**WHAT TO WORK ON**. Write the data out again in full, with no departure from the original.

**INPUT MATERIAL**.

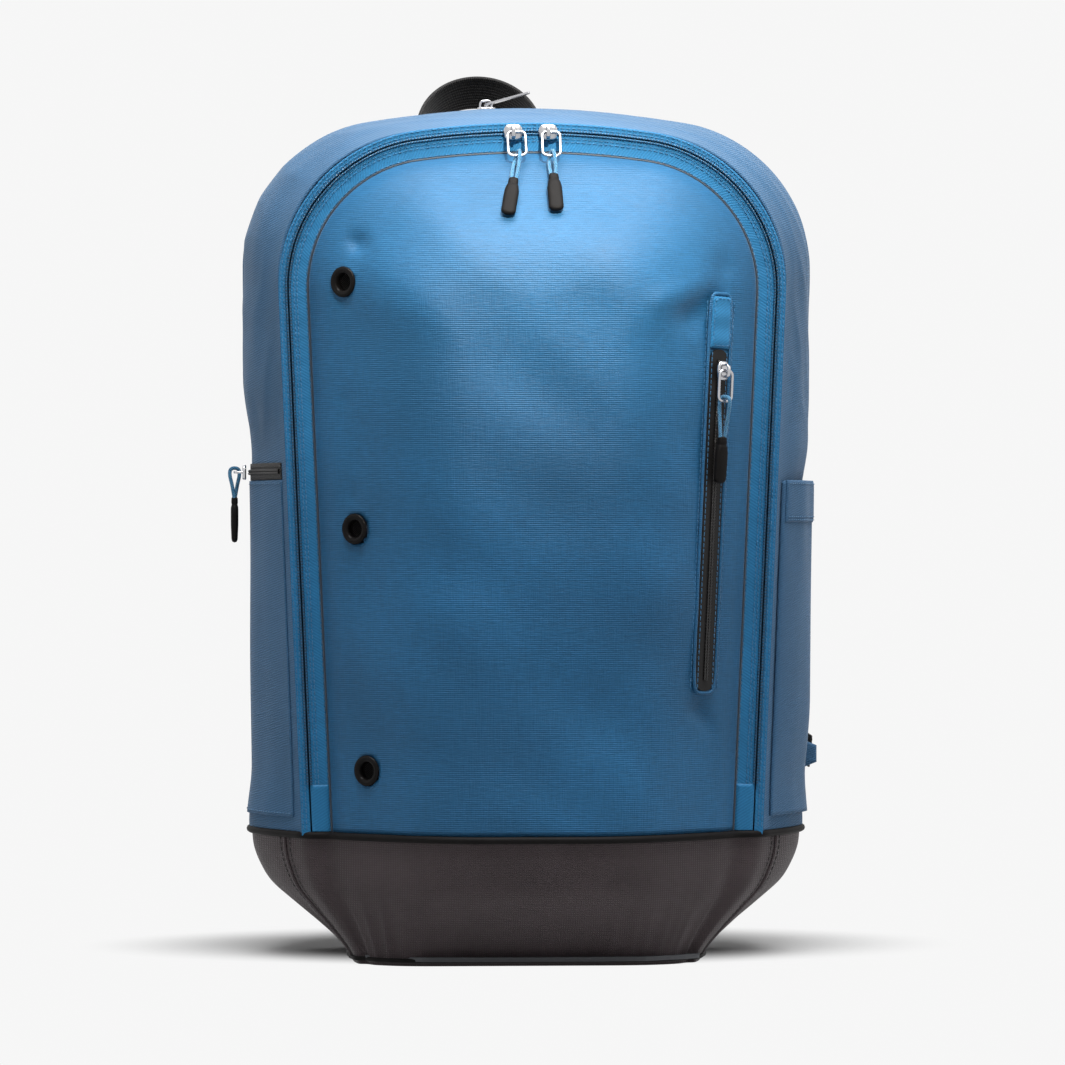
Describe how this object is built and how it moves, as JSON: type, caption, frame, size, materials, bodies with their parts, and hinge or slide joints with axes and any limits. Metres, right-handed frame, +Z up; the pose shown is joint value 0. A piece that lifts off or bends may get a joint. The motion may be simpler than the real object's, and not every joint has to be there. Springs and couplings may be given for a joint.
{
  "type": "racket backpack",
  "caption": "Racket backpack with a crowned clamshell front panel, zip sliders with cord pulls, front pocket zip, side pockets, padded shoulder straps and a boxed base.",
  "frame": {"origin": "on the ground under the middle of the bag's box", "axes": "+Z up, the front panel faces -Y, +X to the right seen from the front"},
  "size_m": [0.3596, 0.2562, 0.5222],
  "materials": {
    "base_fabric": "charcoal coated polyester, fine ripstop",
    "base_board": "stiffener board",
    "piping": "black corded piping",
    "gusset_fabric": "blue twill",
    "panel_fabric": "blue slub weave with a sheen",
    "lining": "thin grey lining",
    "zip_tape": "bright blue woven tape",
    "zip_coil": "blue nylon coil",
    "black_zip": "black tape and nylon coil",
    "slider_metal": "polished nickel plate",
    "pull_cord": "blue braided cord",
    "moulded_pull": "soft black moulding",
    "eyelet_black": "black moulding",
    "mesh": "black air mesh over foam",
    "strap_fabric": "black padded fabric",
    "webbing": "black ribbed webbing"
  },
  "bodies": {
    "bag": {"base_shell": "base_fabric", "base_piping": "piping", "base_board": "base_board", "gusset": "gusset_fabric", "rear_gusset": "gusset_fabric", "compartment_divider": "lining", "back_panel": "mesh", "bag_zip_tape": "zip_tape", "bag_zip_coil": "zip_coil", "side_pocket_right": "gusset_fabric", "side_pocket_hem": "gusset_fabric", "side_pocket_left": "gusset_fabric", "side_zip_tape": "zip_tape", "side_zip_coil": "zip_coil", "rear_zip_tape": "zip_tape", "rear_zip_coil": "zip_coil", "back_pad_left": "mesh", "shoulder_strap_left": "strap_fabric", "ladder_lock_left": "eyelet_black", "strap_webbing_left": "webbing", "strap_anchor_left": "webbing", "back_pad_right": "mesh", "shoulder_strap_right": "strap_fabric", "ladder_lock_right": "eyelet_black", "strap_webbing_right": "webbing", "strap_anchor_right": "webbing", "lumbar_pad": "mesh", "strap_yoke": "strap_fabric", "handle_patch": "webbing"},
    "front_flap": {"front_panel": "panel_fabric", "panel_lining": "lining", "panel_zip_tape": "zip_tape", "panel_zip_coil": "zip_coil", "zip_end_tab_left": "panel_fabric", "zip_end_tab_right": "panel_fabric", "eyelets": "eyelet_black", "eyelet_meshes": "mesh", "pocket_zip_tape": "black_zip", "pocket_zip_coil": "black_zip", "pocket_zip_garage": "panel_fabric"},
    "left_slider": {"main_slider_left": "slider_metal"},
    "left_link": {"main_link_left": "slider_metal"},
    "left_tag": {"main_cord_left": "pull_cord", "main_pull_left": "moulded_pull"},
    "right_slider": {"main_slider_right": "slider_metal"},
    "right_link": {"main_link_right": "slider_metal"},
    "right_tag": {"main_cord_right": "pull_cord", "main_pull_right": "moulded_pull"},
    "pocket_slider": {"pocket_slider": "slider_metal"},
    "pocket_link": {"pocket_link": "slider_metal"},
    "pocket_tag": {"pocket_cord": "pull_cord", "pocket_pull": "moulded_pull"},
    "side_slider": {"side_slider": "slider_metal"},
    "side_tag": {"side_cord": "pull_cord", "side_pull": "moulded_pull"},
    "rear_slider": {"rear_slider": "slider_metal"},
    "rear_puller": {"rear_puller": "slider_metal"},
    "grab_handle": {"grab_handle": "webbing"}
  },
  "joints": [
    {"name": "front_flap_opening", "type": "hinge", "parent": "bag", "child": "front_flap", "pos_m": [0, -0.1278, 0.07615], "axis": [1, 0, 0], "range_deg": [0, 80]},
    {"name": "left_slider_travel", "type": "hinge", "parent": "front_flap", "child": "left_slider", "pos_m": [0, -0.07375, 0.008], "axis": [0, -1, 0], "range_deg": [0, 5]},
    {"name": "left_link_swing", "type": "hinge", "parent": "left_slider", "child": "left_link", "pos_m": [-0.0115, -0.07752, 0.47586], "axis": [-0.9997, 0, -0.0246], "range_deg": [0, 80]},
    {"name": "left_tag_swing", "type": "hinge", "parent": "left_link", "child": "left_tag", "pos_m": [-0.00955, -0.08714, 0.46164], "axis": [-0.9997, 0, -0.0246], "range_deg": [0, 75]},
    {"name": "right_slider_travel", "type": "hinge", "parent": "front_flap", "child": "right_slider", "pos_m": [0, -0.07375, 0.008], "axis": [0, 1, 0], "range_deg": [0, 5]},
    {"name": "right_link_swing", "type": "hinge", "parent": "right_slider", "child": "right_link", "pos_m": [0.0085, -0.07752, 0.47592], "axis": [-0.9998, 0, 0.0182], "range_deg": [0, 80]},
    {"name": "right_tag_swing", "type": "hinge", "parent": "right_link", "child": "right_tag", "pos_m": [0.00984, -0.08714, 0.46164], "axis": [-0.9998, 0, 0.0182], "range_deg": [0, 75]},
    {"name": "pocket_slider_travel", "type": "slide", "parent": "front_flap", "child": "pocket_slider", "axis": [-0.0448, 0, -0.999], "range_m": [0, 0.115]},
    {"name": "pocket_link_swing", "type": "hinge", "parent": "pocket_slider", "child": "pocket_link", "pos_m": [0.10818, -0.10208, 0.33881], "axis": [-0.7714, -0.6355, 0.0346], "range_deg": [0, 110]},
    {"name": "pocket_tag_swing", "type": "hinge", "parent": "pocket_link", "child": "pocket_tag", "pos_m": [0.10741, -0.10208, 0.32162], "axis": [-0.7714, -0.6355, 0.0346], "range_deg": [0, 75]},
    {"name": "side_slider_travel", "type": "slide", "parent": "bag", "child": "side_slider", "axis": [0, 1, 0], "range_m": [0, 0.019]},
    {"name": "side_tag_swing", "type": "hinge", "parent": "side_slider", "child": "side_tag", "pos_m": [-0.17084, -0.00305, 0.2821], "axis": [0, 1, 0], "range_deg": [0, 100]},
    {"name": "rear_slider_travel", "type": "hinge", "parent": "bag", "child": "rear_slider", "pos_m": [0, 0.03395, 0.02556], "axis": [0, 1, 0], "range_deg": [-5, 8]},
    {"name": "rear_puller_flip", "type": "hinge", "parent": "rear_slider", "child": "rear_puller", "pos_m": [-0.02234, 0.03395, 0.5007], "axis": [0, -1, 0], "range_deg": [-8, 140]},
    {"name": "handle_swing", "type": "hinge", "parent": "bag", "child": "grab_handle", "pos_m": [-0.024, 0.08395, 0.478], "axis": [-1, 0, 0], "range_deg": [-45, 30]}
  ]
}
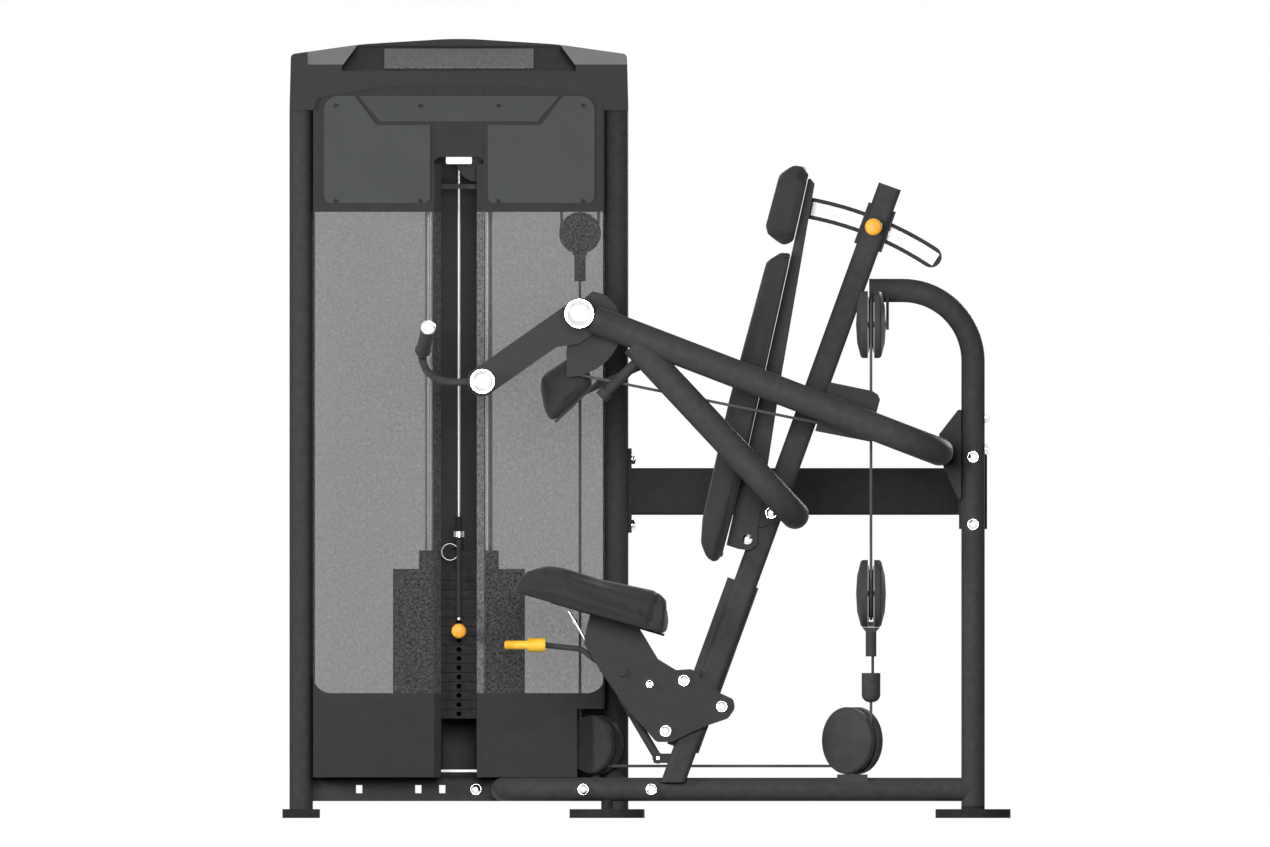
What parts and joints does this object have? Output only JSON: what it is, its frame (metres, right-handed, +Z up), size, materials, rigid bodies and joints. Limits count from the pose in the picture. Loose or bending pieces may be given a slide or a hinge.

**THE COMPLETED TASK**.
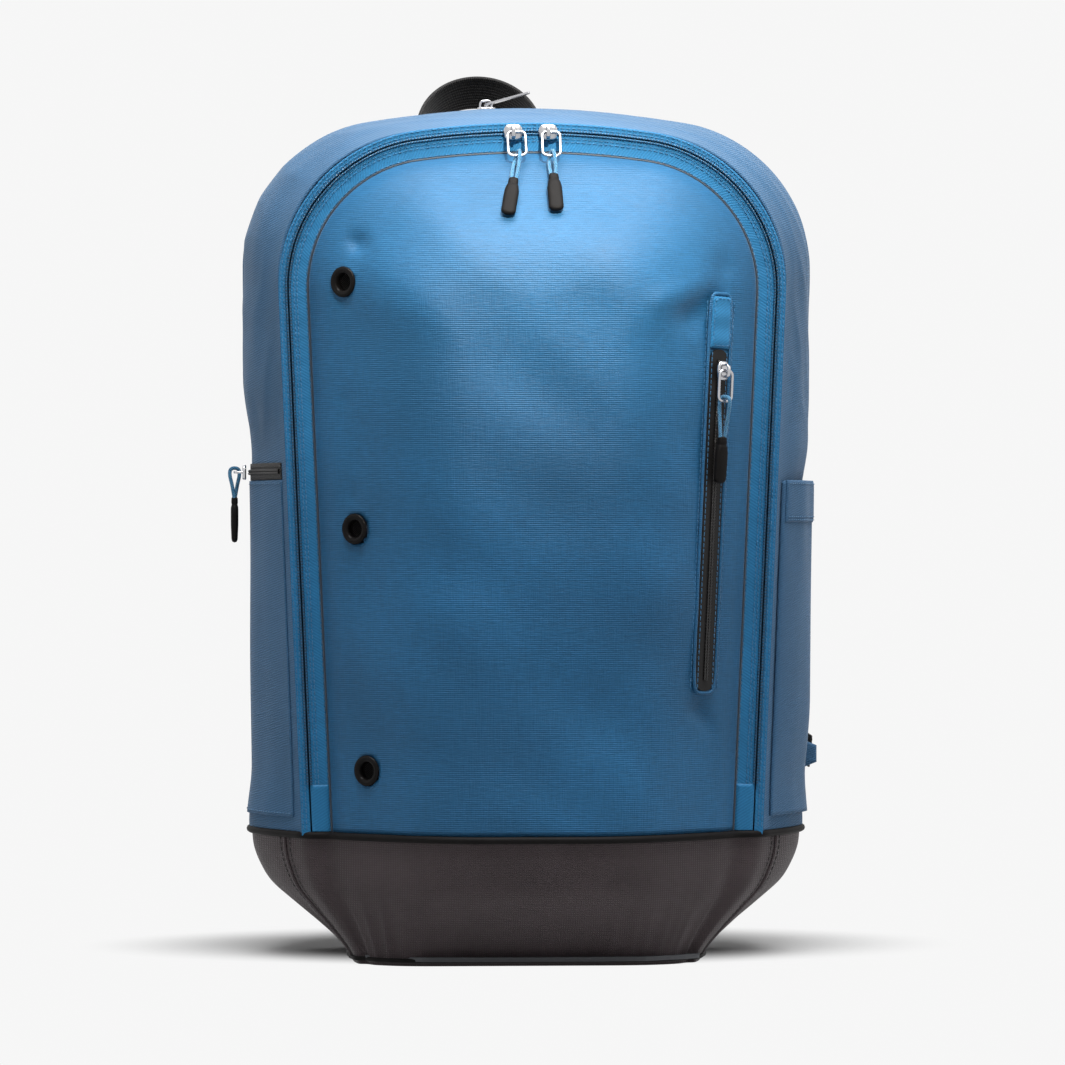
Describe how this object is built and how it moves, as JSON: type, caption, frame, size, materials, bodies with their parts, and hinge or slide joints with axes and any limits. Metres, right-handed frame, +Z up; the pose shown is joint value 0. A piece that lifts off or bends may get a joint. The motion may be simpler than the real object's, and not every joint has to be there. Springs and couplings may be given for a joint.
{
  "type": "racket backpack",
  "caption": "Racket backpack with a crowned clamshell front panel, zip sliders with cord pulls, front pocket zip, side pockets, padded shoulder straps and a boxed base.",
  "frame": {"origin": "on the ground under the middle of the bag's box", "axes": "+Z up, the front panel faces -Y, +X to the right seen from the front"},
  "size_m": [0.3596, 0.2562, 0.5222],
  "materials": {
    "base_fabric": "charcoal coated polyester, fine ripstop",
    "base_board": "stiffener board",
    "piping": "black corded piping",
    "gusset_fabric": "blue twill",
    "panel_fabric": "blue slub weave with a sheen",
    "lining": "thin grey lining",
    "zip_tape": "bright blue woven tape",
    "zip_coil": "blue nylon coil",
    "black_zip": "black tape and nylon coil",
    "slider_metal": "polished nickel plate",
    "pull_cord": "blue braided cord",
    "moulded_pull": "soft black moulding",
    "eyelet_black": "black moulding",
    "mesh": "black air mesh over foam",
    "strap_fabric": "black padded fabric",
    "webbing": "black ribbed webbing"
  },
  "bodies": {
    "bag": {"base_shell": "base_fabric", "base_piping": "piping", "base_board": "base_board", "gusset": "gusset_fabric", "rear_gusset": "gusset_fabric", "compartment_divider": "lining", "back_panel": "mesh", "bag_zip_tape": "zip_tape", "bag_zip_coil": "zip_coil", "side_pocket_right": "gusset_fabric", "side_pocket_hem": "gusset_fabric", "side_pocket_left": "gusset_fabric", "side_zip_tape": "zip_tape", "side_zip_coil": "zip_coil", "rear_zip_tape": "zip_tape", "rear_zip_coil": "zip_coil", "back_pad_left": "mesh", "shoulder_strap_left": "strap_fabric", "ladder_lock_left": "eyelet_black", "strap_webbing_left": "webbing", "strap_anchor_left": "webbing", "back_pad_right": "mesh", "shoulder_strap_right": "strap_fabric", "ladder_lock_right": "eyelet_black", "strap_webbing_right": "webbing", "strap_anchor_right": "webbing", "lumbar_pad": "mesh", "strap_yoke": "strap_fabric", "handle_patch": "webbing"},
    "front_flap": {"front_panel": "panel_fabric", "panel_lining": "lining", "panel_zip_tape": "zip_tape", "panel_zip_coil": "zip_coil", "zip_end_tab_left": "panel_fabric", "zip_end_tab_right": "panel_fabric", "eyelets": "eyelet_black", "eyelet_meshes": "mesh", "pocket_zip_tape": "black_zip", "pocket_zip_coil": "black_zip", "pocket_zip_garage": "panel_fabric"},
    "left_slider": {"main_slider_left": "slider_metal"},
    "left_link": {"main_link_left": "slider_metal"},
    "left_tag": {"main_cord_left": "pull_cord", "main_pull_left": "moulded_pull"},
    "right_slider": {"main_slider_right": "slider_metal"},
    "right_link": {"main_link_right": "slider_metal"},
    "right_tag": {"main_cord_right": "pull_cord", "main_pull_right": "moulded_pull"},
    "pocket_slider": {"pocket_slider": "slider_metal"},
    "pocket_link": {"pocket_link": "slider_metal"},
    "pocket_tag": {"pocket_cord": "pull_cord", "pocket_pull": "moulded_pull"},
    "side_slider": {"side_slider": "slider_metal"},
    "side_tag": {"side_cord": "pull_cord", "side_pull": "moulded_pull"},
    "rear_slider": {"rear_slider": "slider_metal"},
    "rear_puller": {"rear_puller": "slider_metal"},
    "grab_handle": {"grab_handle": "webbing"}
  },
  "joints": [
    {"name": "front_flap_opening", "type": "hinge", "parent": "bag", "child": "front_flap", "pos_m": [0, -0.1278, 0.07615], "axis": [1, 0, 0], "range_deg": [0, 80]},
    {"name": "left_slider_travel", "type": "hinge", "parent": "front_flap", "child": "left_slider", "pos_m": [0, -0.07375, 0.008], "axis": [0, -1, 0], "range_deg": [0, 5]},
    {"name": "left_link_swing", "type": "hinge", "parent": "left_slider", "child": "left_link", "pos_m": [-0.0115, -0.07752, 0.47586], "axis": [-0.9997, 0, -0.0246], "range_deg": [0, 80]},
    {"name": "left_tag_swing", "type": "hinge", "parent": "left_link", "child": "left_tag", "pos_m": [-0.00955, -0.08714, 0.46164], "axis": [-0.9997, 0, -0.0246], "range_deg": [0, 75]},
    {"name": "right_slider_travel", "type": "hinge", "parent": "front_flap", "child": "right_slider", "pos_m": [0, -0.07375, 0.008], "axis": [0, 1, 0], "range_deg": [0, 5]},
    {"name": "right_link_swing", "type": "hinge", "parent": "right_slider", "child": "right_link", "pos_m": [0.0085, -0.07752, 0.47592], "axis": [-0.9998, 0, 0.0182], "range_deg": [0, 80]},
    {"name": "right_tag_swing", "type": "hinge", "parent": "right_link", "child": "right_tag", "pos_m": [0.00984, -0.08714, 0.46164], "axis": [-0.9998, 0, 0.0182], "range_deg": [0, 75]},
    {"name": "pocket_slider_travel", "type": "slide", "parent": "front_flap", "child": "pocket_slider", "axis": [-0.0448, 0, -0.999], "range_m": [0, 0.115]},
    {"name": "pocket_link_swing", "type": "hinge", "parent": "pocket_slider", "child": "pocket_link", "pos_m": [0.10818, -0.10208, 0.33881], "axis": [-0.7714, -0.6355, 0.0346], "range_deg": [0, 110]},
    {"name": "pocket_tag_swing", "type": "hinge", "parent": "pocket_link", "child": "pocket_tag", "pos_m": [0.10741, -0.10208, 0.32162], "axis": [-0.7714, -0.6355, 0.0346], "range_deg": [0, 75]},
    {"name": "side_slider_travel", "type": "slide", "parent": "bag", "child": "side_slider", "axis": [0, 1, 0], "range_m": [0, 0.019]},
    {"name": "side_tag_swing", "type": "hinge", "parent": "side_slider", "child": "side_tag", "pos_m": [-0.17084, -0.00305, 0.2821], "axis": [0, 1, 0], "range_deg": [0, 100]},
    {"name": "rear_slider_travel", "type": "hinge", "parent": "bag", "child": "rear_slider", "pos_m": [0, 0.03395, 0.02556], "axis": [0, 1, 0], "range_deg": [-5, 8]},
    {"name": "rear_puller_flip", "type": "hinge", "parent": "rear_slider", "child": "rear_puller", "pos_m": [-0.02234, 0.03395, 0.5007], "axis": [0, -1, 0], "range_deg": [-8, 140]},
    {"name": "handle_swing", "type": "hinge", "parent": "bag", "child": "grab_handle", "pos_m": [-0.024, 0.08395, 0.478], "axis": [-1, 0, 0], "range_deg": [-45, 30]}
  ]
}
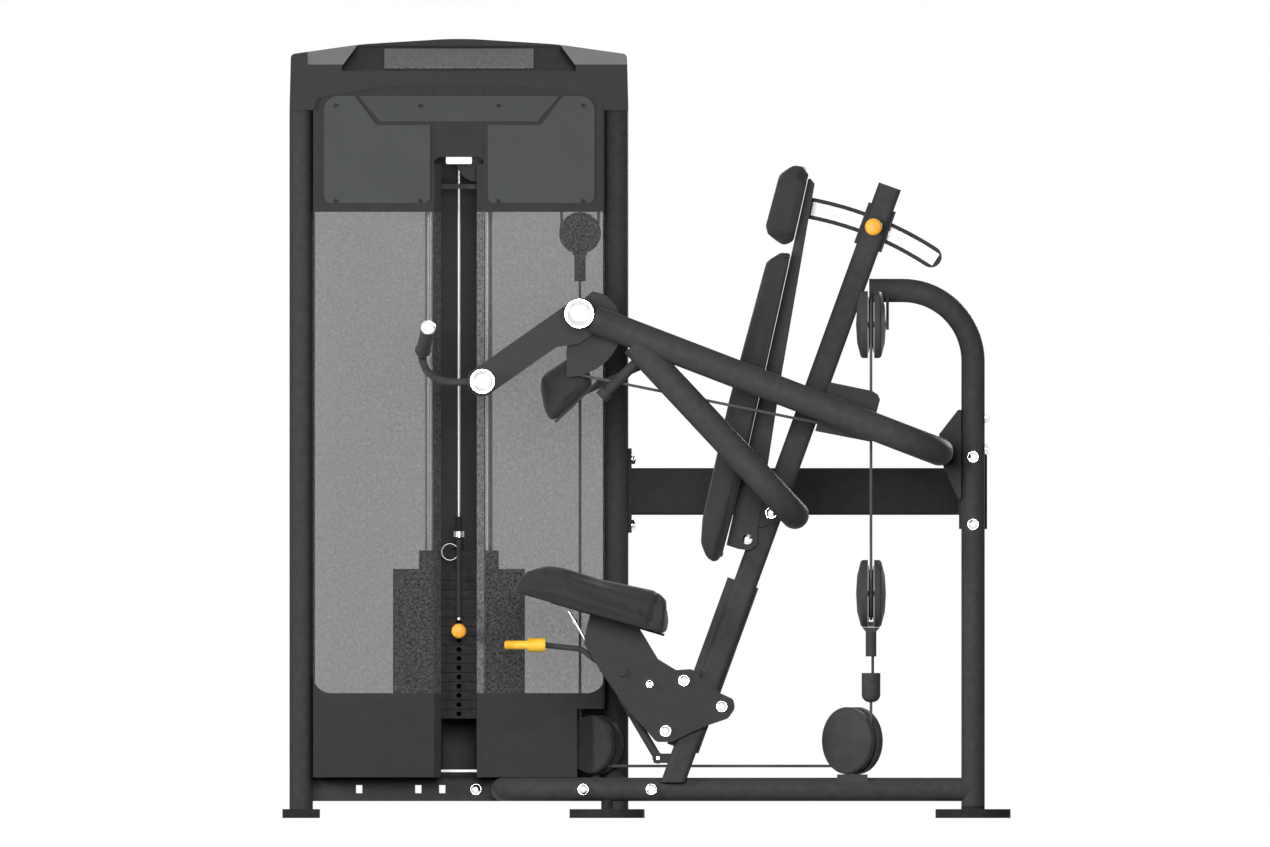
What parts and joints does this object have? Output only JSON: what it is, its frame (metres, right-handed, +Z up), size, materials, rigid bodies and joints. Limits count from the pose in the picture. Loose or bending pieces may be given a slide or a hinge.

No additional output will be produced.